Overview of the Cubitt Platform

Documentation of the architecture of software systems is crucial, especially for larger software systems. Currently there is a great gap between the whiteboard approach mostly used by architects and the documentation tools that exist. The goal of the cubitt framework is to bridge this gap.

Current architectural documentation tools are mostly image based. This approach is fast and easy to use, but does not allow for (semi-)automated formal analysis of the structures in the architecture. Formal analysis of an architecture requires a structured representation of an architecture. A natural choice would be a graph, like the boxes-and-arrows often drawn upon a whiteboard align well with the nodes and edges of a graph. This idea spawned the Cubitt architectural documentation framework.

The goal of the Cubitt framework is to provide a framework that is able to integrate the many architectural notations and allow for (formal) analysis of the architecture to be performed in any programming language. The second goal of Cubitt is to provide so called ‘inter-view views’, views that link multiple views together that might even have a different notation.

Many notations and even more design processes are used by software architects to create architectures of software systems. The notations might range from simple boxes and arrows models (on a whiteboard) to a formal specification. Since we believe that a perfect method to create architectures does not exist, we designed the Cubitt platform to be as flexible as possible.

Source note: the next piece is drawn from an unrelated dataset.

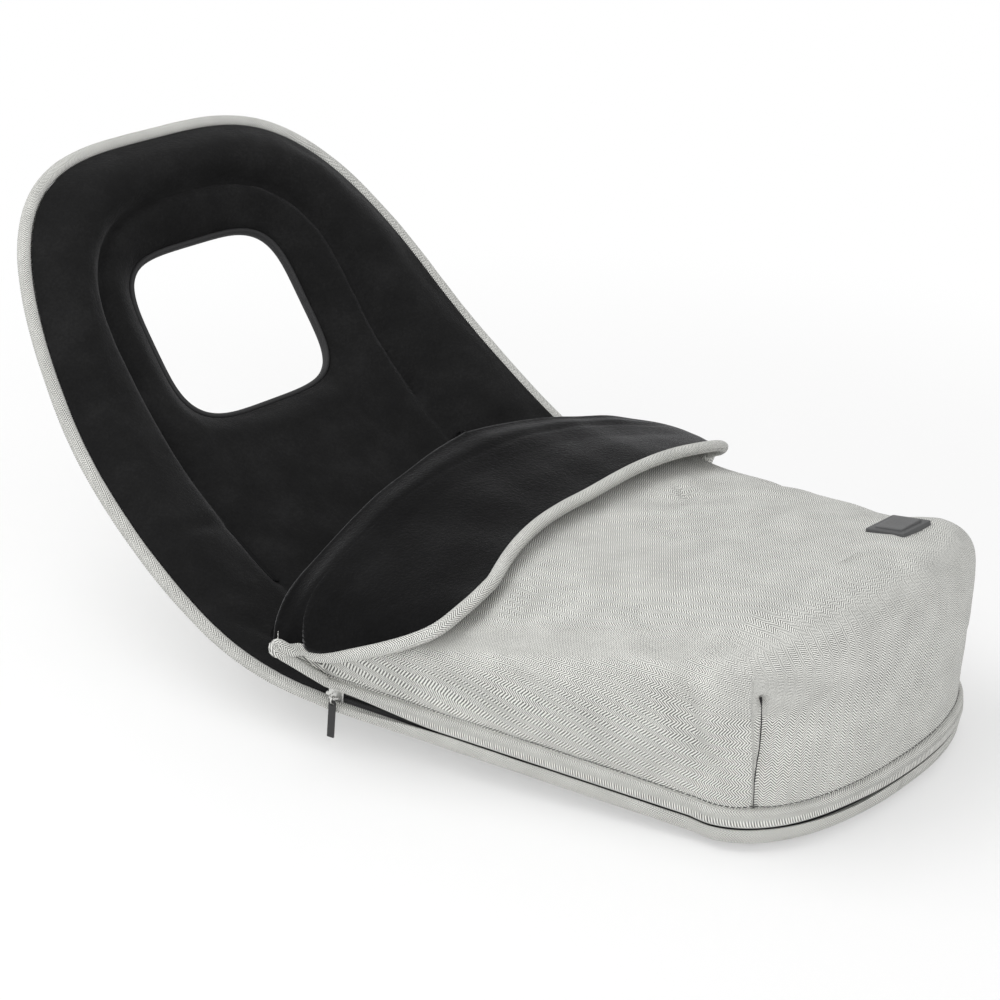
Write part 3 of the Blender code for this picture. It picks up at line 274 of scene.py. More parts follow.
# The zip's teeth, with half their sizes along, across and up, and the swell of each at shares of its height
TOOTH_PITCH = 0.0015
TOOTH_HALVES = (0.00047, 0.0011, 0.0012)
TOOTH_SWELLS = ((-1.0, 0.62), (-0.45, 1.0), (0.45, 1.0), (1.0, 0.55))

# The slits in the lining, and how far round them their tape lies
SLIT_HALF = 0.0004
SLOT_MARGIN = 0.0024
SLOT_LIFT = 0.0007

# The label's middle, as across and distance from the toe. Its plate and its raised field: width, depth, lift,
# thickness and the radius of their corners. Their rings from the foot up: inset, and share of the thickness
LABEL_ACROSS = 0.079
LABEL_RUN = 0.065
LABEL_BASE = (0.0375, 0.0335, 0.0008, 0.0018, 0.0018)
LABEL_FIELD = (0.0275, 0.0235, 0.0022, 0.0012, 0.0014)
LABEL_RINGS = ((0.0, -2.6), (0.0, 0.65), (0.0004, 0.92), (0.0011, 1.0))

# Camera, found from the photograph: turn, height and distance of its place round the point that it looks at
CAMERA_TURN = math.radians(-48.56)
CAMERA_HEIGHT = math.radians(23.27)
CAMERA_DISTANCE = 1.933
CAMERA_AIM = Vector((-0.0158, 0.371 + TOE_Y, 0.1337))
CAMERA_LENS = 88.3
CAMERA_SENSOR = 36.0

# Strength of the sky as a light, and the lamps: place, size and power
SKY_STRENGTH = 0.62
LAMPS = {"key": ((-0.9, 0.9, 2.3), (2.2, 2.2), 32.0), "fill": ((-1.6, -2.4, 1.5), (2.4, 2.0), 26.0)}
LAMP_AIM = (0.0, 0.0, 0.1)

# The floor, and how far out it fades to white
FLOOR_HALF = 6.0
FLOOR_LEVEL = -0.0006
FLOOR_FADE = {"From Min": 0.45, "From Max": 1.10, "To Min": 0.42, "To Max": 1.0}


# -------------------------------- shape functions, on arrays

def share(value, start, end):
    return np.clip((value - start) / (end - start), 0.0, 1.0)


def smooth(part):
    return part * part * (3.0 - 2.0 * part)


def eased(value, start, end):
    return smooth(share(value, start, end))


def mix(start, end, part):
    return start + (end - start) * part


def bell(distance, reach):
    return np.exp(-(distance / reach) ** 2)


def unit(vectors):
    return vectors / np.maximum(np.linalg.norm(vectors, axis=-1, keepdims=True), 1e-12)


def run_lengths(points):
    """Distances gone along a line of points, or down each column of a grid."""
    steps = np.linalg.norm(np.diff(points, axis=0), axis=-1)
    return np.concatenate((np.zeros((1, *steps.shape[1:])), np.cumsum(steps, axis=0)))


def join(*parts):
    """Places from their parts, such as across, run and lift, or x, y and z."""
    return np.stack(np.broadcast_arrays(*parts), axis=-1)


def level(side, end, power):
    """How far out a place lies by superellipses: 1 on the one whose half axes it is given in."""
    return (side ** power + end ** power) ** (1.0 / power)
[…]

Since many mature solutions already exist to analyse architectures in different ways, the goal of Cubitt is to provide a framework that is capable of integration as much of these tools as possible.
Secondly Cubitt is designed to be altered to your way of working and presenting architectures.

The overview picture

This section provides a very quick overview of the Cubitt platform.

First of all Cubitt uses a client-server pattern, in which the editor GUI or analysis tools are the client and the server provides the central backend. The GUI can be used to create the architecture using different architectural notations. Secondly third party tools can be integrated, that can for example perform (formal) analysis of the created models or link issues to the software architecture.